Dry Martini and Dubonnet
This, certainly the most famous cocktail in the world, is not required to have capital letters, since a court judgement decreed that it was so well-known internationally that it was a commodity in its own right. Essentially it consists of gin and dry vermouth but, as whole books have been written about it, the subject is complex.
In the 19th century, a ‘Martinez’ cocktail was made in the U.S. With gin (the sweet type) and vermouth. In the 1860s, it has been established. Martini & Rossi were not exporting their dry vermouth to the U.S., although Noilly Prat was. However, as John Doxat relates, the barman in tfie Knickerbocker Hotel in New York in the pre-1914 period, was a man called Martini de Arma de Taggia. He made a popular drink with Martini dry vermouth; Doxat thinks that the drink was named for the man, not for the vermouth. What is certain is that the original mixture seems to have been either half and half or at least only a little more gin than vermouth. Between the wars, the drink became ‘dryer’ – in other words, the proportion of gin was increased. After World War II, very little vermouth began to be used and there has since grown up a ‘mystique’ of spraying the glass with a little vermouth or rinsing it with some and tipping it out. It is also claimed that certain vermouths – even if they are eventually tipped out of the mixing jug – have a profound effect on the ultimate mix.
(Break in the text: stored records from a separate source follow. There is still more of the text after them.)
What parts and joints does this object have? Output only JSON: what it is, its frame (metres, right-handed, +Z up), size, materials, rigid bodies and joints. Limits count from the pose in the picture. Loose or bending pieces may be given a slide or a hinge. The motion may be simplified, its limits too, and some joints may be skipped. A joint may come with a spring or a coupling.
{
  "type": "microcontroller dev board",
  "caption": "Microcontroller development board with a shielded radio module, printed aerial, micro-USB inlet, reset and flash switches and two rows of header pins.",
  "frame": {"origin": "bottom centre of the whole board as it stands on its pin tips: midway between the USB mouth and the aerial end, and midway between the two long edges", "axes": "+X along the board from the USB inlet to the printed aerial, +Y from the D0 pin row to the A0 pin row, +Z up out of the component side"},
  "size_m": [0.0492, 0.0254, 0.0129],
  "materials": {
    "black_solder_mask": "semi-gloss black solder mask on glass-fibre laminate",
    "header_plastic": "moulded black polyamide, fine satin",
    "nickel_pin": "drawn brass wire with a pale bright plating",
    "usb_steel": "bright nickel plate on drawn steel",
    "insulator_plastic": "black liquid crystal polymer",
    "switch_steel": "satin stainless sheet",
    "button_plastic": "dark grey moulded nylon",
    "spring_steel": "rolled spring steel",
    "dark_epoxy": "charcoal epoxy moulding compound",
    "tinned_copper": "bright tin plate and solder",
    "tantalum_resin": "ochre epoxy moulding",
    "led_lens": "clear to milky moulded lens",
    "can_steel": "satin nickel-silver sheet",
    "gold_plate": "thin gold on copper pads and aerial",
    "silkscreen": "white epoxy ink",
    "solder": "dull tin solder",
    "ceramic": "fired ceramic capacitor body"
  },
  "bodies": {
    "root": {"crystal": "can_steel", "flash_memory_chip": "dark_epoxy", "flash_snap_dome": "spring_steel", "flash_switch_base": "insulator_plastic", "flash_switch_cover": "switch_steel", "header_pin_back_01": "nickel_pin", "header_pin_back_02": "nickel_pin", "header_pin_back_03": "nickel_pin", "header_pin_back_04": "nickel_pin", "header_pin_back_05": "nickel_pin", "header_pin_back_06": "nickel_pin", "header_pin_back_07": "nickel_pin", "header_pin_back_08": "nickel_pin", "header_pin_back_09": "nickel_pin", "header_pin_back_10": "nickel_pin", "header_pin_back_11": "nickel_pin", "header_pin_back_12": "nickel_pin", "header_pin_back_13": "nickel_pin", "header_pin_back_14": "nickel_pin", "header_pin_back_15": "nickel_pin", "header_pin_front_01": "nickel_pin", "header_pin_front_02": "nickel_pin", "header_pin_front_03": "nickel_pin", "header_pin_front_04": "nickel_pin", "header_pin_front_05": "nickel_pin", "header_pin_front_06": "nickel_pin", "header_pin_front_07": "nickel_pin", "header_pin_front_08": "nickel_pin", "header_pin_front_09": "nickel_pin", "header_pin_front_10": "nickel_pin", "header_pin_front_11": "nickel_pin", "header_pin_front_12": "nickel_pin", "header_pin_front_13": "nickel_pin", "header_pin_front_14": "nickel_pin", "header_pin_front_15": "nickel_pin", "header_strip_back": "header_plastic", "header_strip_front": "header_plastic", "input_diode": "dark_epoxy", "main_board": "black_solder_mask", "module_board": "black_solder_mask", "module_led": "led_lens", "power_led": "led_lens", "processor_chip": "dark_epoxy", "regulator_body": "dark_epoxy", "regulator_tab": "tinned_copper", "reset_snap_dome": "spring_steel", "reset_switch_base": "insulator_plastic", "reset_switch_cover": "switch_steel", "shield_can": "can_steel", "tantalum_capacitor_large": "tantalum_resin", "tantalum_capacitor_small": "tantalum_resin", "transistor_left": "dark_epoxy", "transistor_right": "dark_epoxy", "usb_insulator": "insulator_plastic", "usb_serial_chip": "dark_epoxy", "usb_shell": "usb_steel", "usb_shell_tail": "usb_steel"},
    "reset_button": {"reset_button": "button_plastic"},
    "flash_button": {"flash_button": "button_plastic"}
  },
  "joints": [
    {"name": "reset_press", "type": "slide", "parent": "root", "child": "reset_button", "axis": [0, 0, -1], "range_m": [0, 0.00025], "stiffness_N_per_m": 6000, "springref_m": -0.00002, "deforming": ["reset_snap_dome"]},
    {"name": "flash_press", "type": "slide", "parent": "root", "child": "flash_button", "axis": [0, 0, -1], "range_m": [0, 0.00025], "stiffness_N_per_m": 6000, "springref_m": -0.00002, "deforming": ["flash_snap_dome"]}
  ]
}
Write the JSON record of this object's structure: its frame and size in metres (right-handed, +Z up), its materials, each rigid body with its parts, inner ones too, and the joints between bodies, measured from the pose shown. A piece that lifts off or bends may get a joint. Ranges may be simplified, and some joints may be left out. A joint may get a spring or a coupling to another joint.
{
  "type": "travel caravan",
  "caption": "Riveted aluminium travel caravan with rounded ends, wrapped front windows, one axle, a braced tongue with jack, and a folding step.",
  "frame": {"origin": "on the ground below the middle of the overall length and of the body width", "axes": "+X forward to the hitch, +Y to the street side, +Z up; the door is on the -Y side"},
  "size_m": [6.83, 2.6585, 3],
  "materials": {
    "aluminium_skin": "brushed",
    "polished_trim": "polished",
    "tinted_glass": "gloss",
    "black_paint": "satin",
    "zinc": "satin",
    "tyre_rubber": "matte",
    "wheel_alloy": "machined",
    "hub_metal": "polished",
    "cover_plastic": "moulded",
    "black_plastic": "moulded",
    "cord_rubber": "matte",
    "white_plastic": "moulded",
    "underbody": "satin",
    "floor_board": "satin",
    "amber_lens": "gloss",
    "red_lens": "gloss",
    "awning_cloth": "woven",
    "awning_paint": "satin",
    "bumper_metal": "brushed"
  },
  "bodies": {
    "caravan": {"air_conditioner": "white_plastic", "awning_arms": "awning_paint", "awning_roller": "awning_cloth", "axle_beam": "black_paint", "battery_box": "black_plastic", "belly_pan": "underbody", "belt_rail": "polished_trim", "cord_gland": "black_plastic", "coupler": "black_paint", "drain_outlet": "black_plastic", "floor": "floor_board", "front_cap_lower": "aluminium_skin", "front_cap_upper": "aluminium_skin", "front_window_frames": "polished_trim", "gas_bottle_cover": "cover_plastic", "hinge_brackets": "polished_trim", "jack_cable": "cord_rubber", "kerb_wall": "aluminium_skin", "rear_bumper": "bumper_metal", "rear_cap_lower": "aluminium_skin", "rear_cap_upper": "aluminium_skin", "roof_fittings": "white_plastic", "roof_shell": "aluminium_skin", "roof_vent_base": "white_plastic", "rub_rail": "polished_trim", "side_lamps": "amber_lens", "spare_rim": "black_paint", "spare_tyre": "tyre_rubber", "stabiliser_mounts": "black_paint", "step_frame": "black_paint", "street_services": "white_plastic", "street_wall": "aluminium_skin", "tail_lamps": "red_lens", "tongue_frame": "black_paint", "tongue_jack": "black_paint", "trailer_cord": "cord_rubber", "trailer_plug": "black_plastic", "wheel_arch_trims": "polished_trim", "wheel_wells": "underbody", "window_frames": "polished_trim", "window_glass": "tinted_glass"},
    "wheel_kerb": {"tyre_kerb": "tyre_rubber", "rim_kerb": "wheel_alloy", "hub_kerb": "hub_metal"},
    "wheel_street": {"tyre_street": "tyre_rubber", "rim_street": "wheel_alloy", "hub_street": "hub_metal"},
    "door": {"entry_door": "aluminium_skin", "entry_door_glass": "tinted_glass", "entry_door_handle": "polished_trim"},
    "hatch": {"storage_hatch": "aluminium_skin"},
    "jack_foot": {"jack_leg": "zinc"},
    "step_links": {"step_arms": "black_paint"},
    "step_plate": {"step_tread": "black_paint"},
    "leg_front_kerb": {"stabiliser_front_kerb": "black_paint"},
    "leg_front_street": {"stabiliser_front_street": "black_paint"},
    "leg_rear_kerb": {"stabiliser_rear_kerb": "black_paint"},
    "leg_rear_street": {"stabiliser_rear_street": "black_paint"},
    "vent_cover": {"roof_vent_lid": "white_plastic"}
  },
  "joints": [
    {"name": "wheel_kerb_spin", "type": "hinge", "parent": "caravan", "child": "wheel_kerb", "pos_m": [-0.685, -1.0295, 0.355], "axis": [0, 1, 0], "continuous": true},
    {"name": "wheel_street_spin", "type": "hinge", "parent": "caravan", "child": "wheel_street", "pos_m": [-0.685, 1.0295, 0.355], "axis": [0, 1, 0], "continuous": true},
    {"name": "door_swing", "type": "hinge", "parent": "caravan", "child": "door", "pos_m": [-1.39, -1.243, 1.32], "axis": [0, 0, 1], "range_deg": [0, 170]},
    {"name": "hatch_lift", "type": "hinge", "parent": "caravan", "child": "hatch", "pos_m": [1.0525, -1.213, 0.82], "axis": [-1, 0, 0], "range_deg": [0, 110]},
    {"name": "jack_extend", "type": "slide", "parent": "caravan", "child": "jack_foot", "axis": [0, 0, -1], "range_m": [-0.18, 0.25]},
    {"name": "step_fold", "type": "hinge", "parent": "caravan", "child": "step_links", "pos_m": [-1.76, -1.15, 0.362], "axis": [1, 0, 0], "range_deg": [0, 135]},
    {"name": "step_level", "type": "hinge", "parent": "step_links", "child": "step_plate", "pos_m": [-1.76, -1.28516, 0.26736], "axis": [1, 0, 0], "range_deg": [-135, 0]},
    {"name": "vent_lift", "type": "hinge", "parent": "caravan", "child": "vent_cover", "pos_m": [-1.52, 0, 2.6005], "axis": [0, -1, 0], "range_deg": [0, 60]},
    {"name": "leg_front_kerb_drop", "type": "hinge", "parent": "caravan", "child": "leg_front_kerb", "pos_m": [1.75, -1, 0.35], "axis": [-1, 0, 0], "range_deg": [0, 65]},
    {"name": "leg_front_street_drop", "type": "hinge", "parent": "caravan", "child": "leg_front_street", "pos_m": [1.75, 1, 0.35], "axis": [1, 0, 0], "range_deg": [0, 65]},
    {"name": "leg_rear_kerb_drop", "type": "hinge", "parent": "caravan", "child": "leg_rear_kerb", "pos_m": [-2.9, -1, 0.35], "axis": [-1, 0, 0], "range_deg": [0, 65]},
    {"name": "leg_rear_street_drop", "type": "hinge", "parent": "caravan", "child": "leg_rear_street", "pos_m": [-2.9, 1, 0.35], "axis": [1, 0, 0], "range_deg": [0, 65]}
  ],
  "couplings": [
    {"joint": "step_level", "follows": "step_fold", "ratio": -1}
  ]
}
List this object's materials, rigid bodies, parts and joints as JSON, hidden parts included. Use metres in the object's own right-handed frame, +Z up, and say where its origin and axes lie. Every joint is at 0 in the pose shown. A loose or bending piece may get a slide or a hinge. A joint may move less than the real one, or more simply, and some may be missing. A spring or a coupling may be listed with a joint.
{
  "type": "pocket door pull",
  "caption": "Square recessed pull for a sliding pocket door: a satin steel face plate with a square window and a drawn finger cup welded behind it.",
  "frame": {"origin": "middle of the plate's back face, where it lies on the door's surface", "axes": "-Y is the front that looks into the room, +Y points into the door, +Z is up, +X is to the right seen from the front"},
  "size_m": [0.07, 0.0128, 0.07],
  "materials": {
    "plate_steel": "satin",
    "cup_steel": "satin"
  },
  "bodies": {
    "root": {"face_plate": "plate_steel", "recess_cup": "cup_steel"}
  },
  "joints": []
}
This seems reasonable, but it still perplexes me that the ability to make a dry martini appears to be something of a status symbol in certain groups of society: if people want a drink that is virtually straight gin (one would have thought more attention might be paid to this), with a hint of other flavouring, then why are they not able to make their own mix and leave it to others to concoct their version of something refreshing and able to tone up the palate? As for those who stand around drinking such a basic mixture for an hour or more, I admit that I cannot understand why they do – other drinks would either be more immediately stunning or more interesting. It is also worth noting, for those who do enjoy one or two drinks of this kind before a meal, that the palate will have been dulled for anything delicate as regards wine. A robust and fairly middle-grade wine is the only thing to follow, unless you have a ‘blotting-paper’ course at the beginning to revive the palate (and sober up the drinker). However, it is useless to deny that the dry martini is made – and endlessly discussed – all over the world, so it must have some charm that has so far eluded me.
A well-known French aperitif, wine-based and flavoured with herbs. It was evolved by Joseph Dubonnet, a Paris wine merchant, in 1846. Today it is made at Thuir, in the south-west of France. The best-known type is pinkish red, but there is another, known as Dry Dubonnet, which is pale gold and dryer. Can be drunk neat, in mixes, or with soda.